■ **TASK OBJECTIVE**:
Write out, unaltered, each line from the top of the records below down to the line where "# so that the" appears, that line included.

[Entries with model source code]
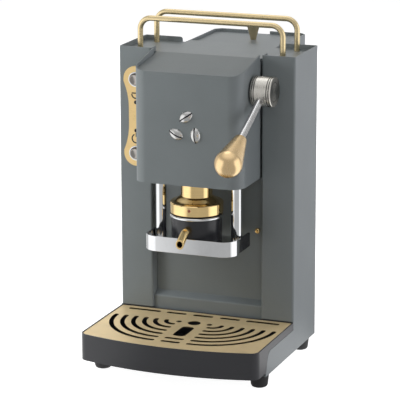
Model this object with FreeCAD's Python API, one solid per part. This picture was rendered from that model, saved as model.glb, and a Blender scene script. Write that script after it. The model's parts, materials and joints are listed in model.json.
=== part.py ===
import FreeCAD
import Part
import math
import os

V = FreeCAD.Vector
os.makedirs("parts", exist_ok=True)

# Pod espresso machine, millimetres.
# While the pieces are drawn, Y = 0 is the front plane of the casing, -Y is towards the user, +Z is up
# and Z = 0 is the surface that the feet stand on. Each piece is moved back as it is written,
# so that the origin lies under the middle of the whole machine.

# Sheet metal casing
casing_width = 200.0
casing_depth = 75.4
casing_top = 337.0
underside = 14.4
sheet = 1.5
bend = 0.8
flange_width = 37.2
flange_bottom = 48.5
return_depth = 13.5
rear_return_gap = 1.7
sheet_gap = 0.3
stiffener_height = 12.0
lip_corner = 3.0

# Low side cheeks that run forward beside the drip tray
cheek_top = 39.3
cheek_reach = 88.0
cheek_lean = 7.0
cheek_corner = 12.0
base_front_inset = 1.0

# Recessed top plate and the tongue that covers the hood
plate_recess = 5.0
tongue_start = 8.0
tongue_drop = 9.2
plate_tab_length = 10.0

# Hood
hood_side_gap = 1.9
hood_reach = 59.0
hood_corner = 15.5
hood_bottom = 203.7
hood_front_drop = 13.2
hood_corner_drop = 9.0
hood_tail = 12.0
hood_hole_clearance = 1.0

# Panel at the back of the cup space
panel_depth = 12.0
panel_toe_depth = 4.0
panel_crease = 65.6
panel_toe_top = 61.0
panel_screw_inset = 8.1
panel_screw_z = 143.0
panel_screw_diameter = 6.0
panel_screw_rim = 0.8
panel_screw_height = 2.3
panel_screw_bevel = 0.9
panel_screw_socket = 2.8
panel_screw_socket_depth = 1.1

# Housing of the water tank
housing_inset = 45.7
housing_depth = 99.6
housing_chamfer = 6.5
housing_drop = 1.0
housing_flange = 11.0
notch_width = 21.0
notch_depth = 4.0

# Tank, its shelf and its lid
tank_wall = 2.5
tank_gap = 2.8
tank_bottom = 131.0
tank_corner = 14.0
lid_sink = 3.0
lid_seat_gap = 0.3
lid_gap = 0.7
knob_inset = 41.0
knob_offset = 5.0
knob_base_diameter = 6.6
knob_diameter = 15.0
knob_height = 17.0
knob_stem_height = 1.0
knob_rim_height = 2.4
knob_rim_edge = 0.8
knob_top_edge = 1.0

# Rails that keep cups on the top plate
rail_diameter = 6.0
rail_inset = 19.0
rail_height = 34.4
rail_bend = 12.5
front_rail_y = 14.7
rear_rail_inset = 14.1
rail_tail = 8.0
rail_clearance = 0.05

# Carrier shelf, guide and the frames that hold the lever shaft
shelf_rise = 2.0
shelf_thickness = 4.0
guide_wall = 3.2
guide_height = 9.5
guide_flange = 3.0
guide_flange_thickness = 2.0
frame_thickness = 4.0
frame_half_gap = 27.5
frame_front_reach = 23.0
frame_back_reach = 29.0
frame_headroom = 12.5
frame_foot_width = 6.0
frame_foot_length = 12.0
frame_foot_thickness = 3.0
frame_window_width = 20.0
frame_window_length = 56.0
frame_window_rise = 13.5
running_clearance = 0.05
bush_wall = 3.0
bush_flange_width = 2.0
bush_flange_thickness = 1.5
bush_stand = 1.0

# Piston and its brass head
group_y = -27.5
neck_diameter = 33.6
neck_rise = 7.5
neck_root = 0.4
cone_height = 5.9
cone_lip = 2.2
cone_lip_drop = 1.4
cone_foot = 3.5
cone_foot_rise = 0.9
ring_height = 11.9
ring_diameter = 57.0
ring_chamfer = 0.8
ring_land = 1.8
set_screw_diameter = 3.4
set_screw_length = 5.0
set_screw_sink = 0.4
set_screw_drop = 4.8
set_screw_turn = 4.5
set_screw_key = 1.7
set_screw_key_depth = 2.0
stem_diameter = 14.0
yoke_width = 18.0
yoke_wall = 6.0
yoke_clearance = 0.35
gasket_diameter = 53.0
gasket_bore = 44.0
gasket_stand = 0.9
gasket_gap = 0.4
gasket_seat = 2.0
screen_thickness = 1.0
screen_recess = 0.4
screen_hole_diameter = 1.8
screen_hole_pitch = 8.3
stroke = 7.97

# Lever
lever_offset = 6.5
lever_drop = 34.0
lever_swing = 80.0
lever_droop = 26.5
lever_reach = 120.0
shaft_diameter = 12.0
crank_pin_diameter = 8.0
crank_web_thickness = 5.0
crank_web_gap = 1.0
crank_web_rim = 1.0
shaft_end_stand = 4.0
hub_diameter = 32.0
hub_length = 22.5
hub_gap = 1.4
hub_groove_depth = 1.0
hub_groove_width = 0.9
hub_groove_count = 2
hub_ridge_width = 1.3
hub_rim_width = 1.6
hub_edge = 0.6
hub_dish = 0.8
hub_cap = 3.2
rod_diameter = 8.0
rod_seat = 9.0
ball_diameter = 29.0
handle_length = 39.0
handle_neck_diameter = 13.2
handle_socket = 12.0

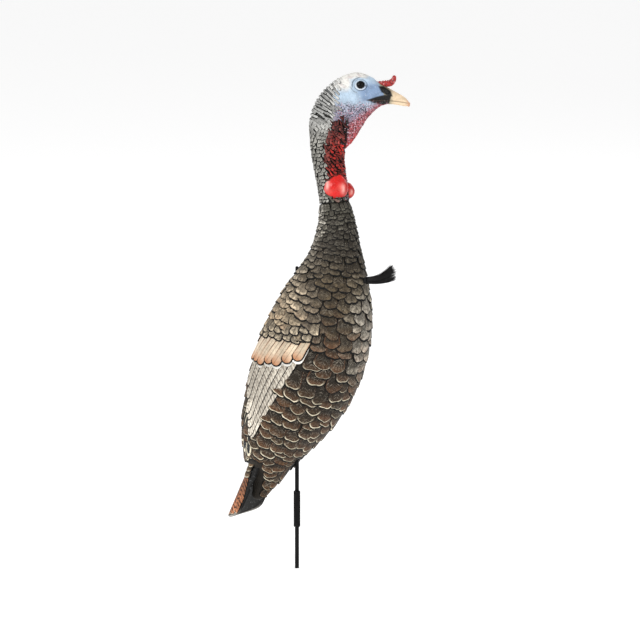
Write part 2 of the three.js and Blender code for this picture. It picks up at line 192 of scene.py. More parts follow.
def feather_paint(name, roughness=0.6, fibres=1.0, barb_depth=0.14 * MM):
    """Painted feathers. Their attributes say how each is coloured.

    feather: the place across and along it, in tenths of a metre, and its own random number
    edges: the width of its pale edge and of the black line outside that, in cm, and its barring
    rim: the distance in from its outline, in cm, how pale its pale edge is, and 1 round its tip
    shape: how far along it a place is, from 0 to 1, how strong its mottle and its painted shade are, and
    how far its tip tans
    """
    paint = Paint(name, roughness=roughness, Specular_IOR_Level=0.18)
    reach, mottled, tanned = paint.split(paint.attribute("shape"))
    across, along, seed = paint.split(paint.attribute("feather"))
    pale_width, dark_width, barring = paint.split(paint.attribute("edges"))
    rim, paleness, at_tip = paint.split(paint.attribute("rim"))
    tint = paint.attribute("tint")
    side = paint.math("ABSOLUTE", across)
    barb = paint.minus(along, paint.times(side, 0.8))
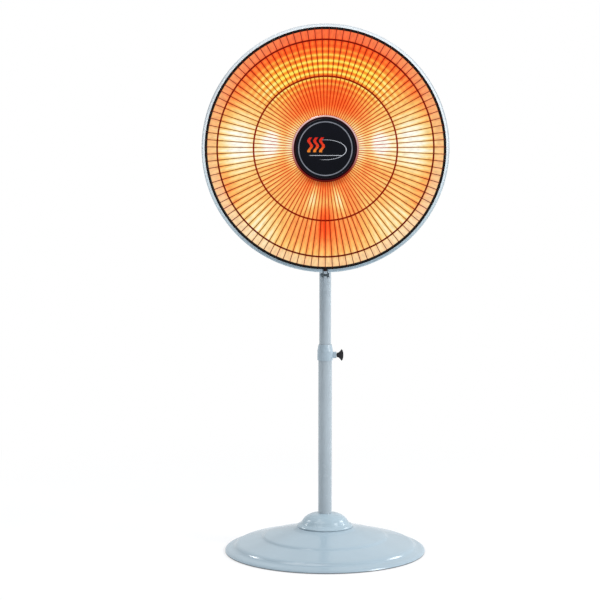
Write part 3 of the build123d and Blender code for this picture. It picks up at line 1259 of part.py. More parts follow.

■ **SOLUTION BELOW**:
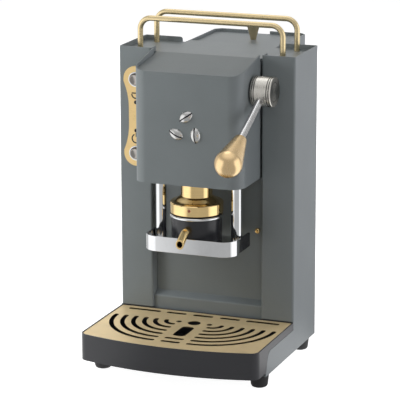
Model this object with FreeCAD's Python API, one solid per part. This picture was rendered from that model, saved as model.glb, and a Blender scene script. Write that script after it. The model's parts, materials and joints are listed in model.json.
=== part.py ===
import FreeCAD
import Part
import math
import os

V = FreeCAD.Vector
os.makedirs("parts", exist_ok=True)

# Pod espresso machine, millimetres.
# While the pieces are drawn, Y = 0 is the front plane of the casing, -Y is towards the user, +Z is up
# and Z = 0 is the surface that the feet stand on. Each piece is moved back as it is written,
# so that the origin lies under the middle of the whole machine.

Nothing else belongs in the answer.